Lines containing the word "joints" are to be located and copied.

*****

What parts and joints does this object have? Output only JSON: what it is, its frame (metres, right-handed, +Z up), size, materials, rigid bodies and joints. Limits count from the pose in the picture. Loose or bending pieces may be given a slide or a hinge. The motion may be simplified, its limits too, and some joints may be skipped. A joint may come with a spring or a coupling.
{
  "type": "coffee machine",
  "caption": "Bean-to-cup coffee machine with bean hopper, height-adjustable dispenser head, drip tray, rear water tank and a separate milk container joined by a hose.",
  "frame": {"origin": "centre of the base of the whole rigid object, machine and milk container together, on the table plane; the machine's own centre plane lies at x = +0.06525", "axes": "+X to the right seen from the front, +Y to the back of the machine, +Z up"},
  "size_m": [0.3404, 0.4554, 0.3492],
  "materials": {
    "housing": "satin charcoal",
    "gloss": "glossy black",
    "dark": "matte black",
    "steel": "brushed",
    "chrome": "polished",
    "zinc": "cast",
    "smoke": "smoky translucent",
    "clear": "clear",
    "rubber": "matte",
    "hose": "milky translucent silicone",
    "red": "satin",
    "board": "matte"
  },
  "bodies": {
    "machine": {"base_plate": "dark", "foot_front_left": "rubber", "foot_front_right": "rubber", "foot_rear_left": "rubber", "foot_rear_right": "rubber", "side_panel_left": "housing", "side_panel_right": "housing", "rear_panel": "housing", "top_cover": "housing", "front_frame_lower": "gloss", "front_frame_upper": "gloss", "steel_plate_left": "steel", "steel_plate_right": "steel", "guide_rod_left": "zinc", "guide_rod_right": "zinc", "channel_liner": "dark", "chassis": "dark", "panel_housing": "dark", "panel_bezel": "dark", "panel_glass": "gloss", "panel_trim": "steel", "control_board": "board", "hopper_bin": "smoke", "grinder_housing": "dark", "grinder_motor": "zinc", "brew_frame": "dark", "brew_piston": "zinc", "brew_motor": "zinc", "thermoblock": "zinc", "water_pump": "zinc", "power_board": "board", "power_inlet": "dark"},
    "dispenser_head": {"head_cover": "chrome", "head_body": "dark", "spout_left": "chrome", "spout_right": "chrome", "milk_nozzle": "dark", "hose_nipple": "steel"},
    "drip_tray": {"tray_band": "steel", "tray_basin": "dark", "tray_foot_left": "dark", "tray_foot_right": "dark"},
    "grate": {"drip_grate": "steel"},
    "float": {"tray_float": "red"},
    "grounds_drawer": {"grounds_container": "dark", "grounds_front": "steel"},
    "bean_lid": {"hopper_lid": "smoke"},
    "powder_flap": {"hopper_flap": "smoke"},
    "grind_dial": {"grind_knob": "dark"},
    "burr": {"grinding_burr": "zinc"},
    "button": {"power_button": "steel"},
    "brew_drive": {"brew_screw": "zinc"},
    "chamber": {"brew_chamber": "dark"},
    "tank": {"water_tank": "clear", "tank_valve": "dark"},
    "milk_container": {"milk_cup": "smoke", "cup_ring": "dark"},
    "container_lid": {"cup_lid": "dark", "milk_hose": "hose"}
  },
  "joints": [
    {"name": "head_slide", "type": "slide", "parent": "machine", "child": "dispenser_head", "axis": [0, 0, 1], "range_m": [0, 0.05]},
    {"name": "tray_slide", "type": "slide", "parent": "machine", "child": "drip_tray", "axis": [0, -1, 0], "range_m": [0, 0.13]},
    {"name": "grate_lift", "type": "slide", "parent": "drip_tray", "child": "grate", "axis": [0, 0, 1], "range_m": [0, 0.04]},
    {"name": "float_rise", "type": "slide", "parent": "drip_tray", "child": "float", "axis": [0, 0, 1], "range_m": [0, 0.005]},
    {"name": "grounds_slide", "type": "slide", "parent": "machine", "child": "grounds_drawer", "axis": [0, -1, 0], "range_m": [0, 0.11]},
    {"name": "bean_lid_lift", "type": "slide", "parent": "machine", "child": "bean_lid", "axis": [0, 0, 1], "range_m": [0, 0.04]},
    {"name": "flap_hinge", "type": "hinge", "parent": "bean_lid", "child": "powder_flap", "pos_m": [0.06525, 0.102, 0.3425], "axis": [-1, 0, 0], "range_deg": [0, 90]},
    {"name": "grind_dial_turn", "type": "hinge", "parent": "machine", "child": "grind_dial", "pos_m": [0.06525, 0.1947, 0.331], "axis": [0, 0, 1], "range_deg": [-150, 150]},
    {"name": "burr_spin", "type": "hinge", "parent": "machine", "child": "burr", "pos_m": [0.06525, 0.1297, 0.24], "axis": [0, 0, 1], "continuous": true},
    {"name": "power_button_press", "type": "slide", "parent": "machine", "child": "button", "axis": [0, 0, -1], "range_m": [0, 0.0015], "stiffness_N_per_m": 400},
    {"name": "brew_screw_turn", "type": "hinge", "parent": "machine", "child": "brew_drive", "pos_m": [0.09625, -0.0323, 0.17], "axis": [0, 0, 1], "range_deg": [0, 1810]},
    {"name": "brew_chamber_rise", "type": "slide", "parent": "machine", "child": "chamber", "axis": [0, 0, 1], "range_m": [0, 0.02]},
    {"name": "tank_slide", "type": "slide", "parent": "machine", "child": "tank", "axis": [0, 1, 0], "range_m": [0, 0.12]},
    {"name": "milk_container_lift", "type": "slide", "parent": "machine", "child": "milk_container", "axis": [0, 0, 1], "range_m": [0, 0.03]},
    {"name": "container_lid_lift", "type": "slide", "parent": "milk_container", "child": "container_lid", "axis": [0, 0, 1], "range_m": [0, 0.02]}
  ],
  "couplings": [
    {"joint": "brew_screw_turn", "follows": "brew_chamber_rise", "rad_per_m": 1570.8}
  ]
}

*****

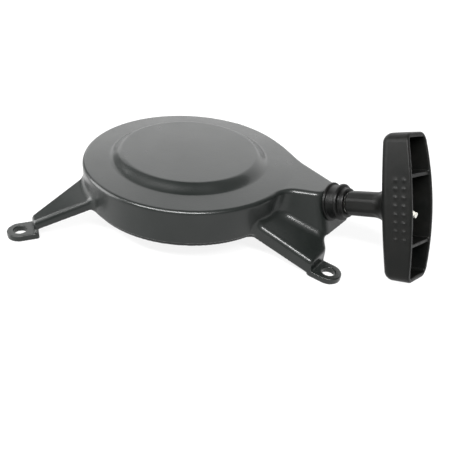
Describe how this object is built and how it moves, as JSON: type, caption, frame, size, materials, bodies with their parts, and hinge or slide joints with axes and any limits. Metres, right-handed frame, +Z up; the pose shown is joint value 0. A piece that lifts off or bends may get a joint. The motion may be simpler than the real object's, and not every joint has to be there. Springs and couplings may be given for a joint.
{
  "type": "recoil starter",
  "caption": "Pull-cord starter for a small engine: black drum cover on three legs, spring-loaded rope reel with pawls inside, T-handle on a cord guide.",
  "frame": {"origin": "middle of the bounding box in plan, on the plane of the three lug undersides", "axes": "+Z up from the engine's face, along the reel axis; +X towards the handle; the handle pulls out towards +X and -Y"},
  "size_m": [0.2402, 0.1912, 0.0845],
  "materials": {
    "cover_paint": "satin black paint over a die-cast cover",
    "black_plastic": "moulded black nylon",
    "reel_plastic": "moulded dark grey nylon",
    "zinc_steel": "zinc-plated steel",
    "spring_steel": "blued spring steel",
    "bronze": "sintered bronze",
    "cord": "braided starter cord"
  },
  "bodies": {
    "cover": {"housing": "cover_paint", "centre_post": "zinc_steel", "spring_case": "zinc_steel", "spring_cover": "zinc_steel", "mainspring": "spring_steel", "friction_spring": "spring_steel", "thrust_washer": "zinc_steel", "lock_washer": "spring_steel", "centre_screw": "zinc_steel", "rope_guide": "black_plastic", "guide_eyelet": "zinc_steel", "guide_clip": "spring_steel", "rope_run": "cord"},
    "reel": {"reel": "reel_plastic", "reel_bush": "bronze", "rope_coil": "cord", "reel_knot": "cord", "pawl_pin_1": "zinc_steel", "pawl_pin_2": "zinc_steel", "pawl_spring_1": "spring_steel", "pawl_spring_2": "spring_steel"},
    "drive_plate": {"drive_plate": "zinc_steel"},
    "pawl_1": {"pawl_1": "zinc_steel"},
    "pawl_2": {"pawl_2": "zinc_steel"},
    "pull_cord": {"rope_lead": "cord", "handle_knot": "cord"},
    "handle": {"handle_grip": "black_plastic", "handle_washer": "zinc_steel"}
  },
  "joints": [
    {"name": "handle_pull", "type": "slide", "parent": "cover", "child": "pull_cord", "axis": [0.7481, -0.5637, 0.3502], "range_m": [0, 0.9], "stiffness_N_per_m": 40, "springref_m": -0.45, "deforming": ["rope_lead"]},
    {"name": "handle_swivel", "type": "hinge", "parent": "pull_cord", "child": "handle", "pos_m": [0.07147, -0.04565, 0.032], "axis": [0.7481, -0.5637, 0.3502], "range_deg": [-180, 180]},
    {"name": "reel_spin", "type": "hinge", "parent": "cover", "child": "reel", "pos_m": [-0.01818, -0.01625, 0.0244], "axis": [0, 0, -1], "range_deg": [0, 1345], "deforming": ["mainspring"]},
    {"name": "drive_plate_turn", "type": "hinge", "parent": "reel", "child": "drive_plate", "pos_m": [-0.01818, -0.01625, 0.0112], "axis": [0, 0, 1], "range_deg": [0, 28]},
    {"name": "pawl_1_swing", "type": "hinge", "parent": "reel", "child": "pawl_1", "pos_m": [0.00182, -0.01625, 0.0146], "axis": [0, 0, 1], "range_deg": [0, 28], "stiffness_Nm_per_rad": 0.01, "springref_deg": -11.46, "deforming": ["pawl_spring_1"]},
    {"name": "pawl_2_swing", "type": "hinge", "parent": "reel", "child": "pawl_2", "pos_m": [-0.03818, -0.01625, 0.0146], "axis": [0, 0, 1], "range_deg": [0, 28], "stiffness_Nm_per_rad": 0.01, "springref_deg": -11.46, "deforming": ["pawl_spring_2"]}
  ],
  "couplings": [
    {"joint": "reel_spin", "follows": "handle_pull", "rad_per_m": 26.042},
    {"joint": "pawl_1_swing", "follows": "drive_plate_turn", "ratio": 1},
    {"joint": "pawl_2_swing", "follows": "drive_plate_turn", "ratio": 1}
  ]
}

*****

* _Solved problem_
What parts and joints does this object have? Output only JSON: what it is, its frame (metres, right-handed, +Z up), size, materials, rigid bodies and joints. Limits count from the pose in the picture. Loose or bending pieces may be given a slide or a hinge. The motion may be simplified, its limits too, and some joints may be skipped. A joint may come with a spring or a coupling.
  "joints": [
Describe how this object is built and how it moves, as JSON: type, caption, frame, size, materials, bodies with their parts, and hinge or slide joints with axes and any limits. Metres, right-handed frame, +Z up; the pose shown is joint value 0. A piece that lifts off or bends may get a joint. The motion may be simpler than the real object's, and not every joint has to be there. Springs and couplings may be given for a joint.
  "joints": [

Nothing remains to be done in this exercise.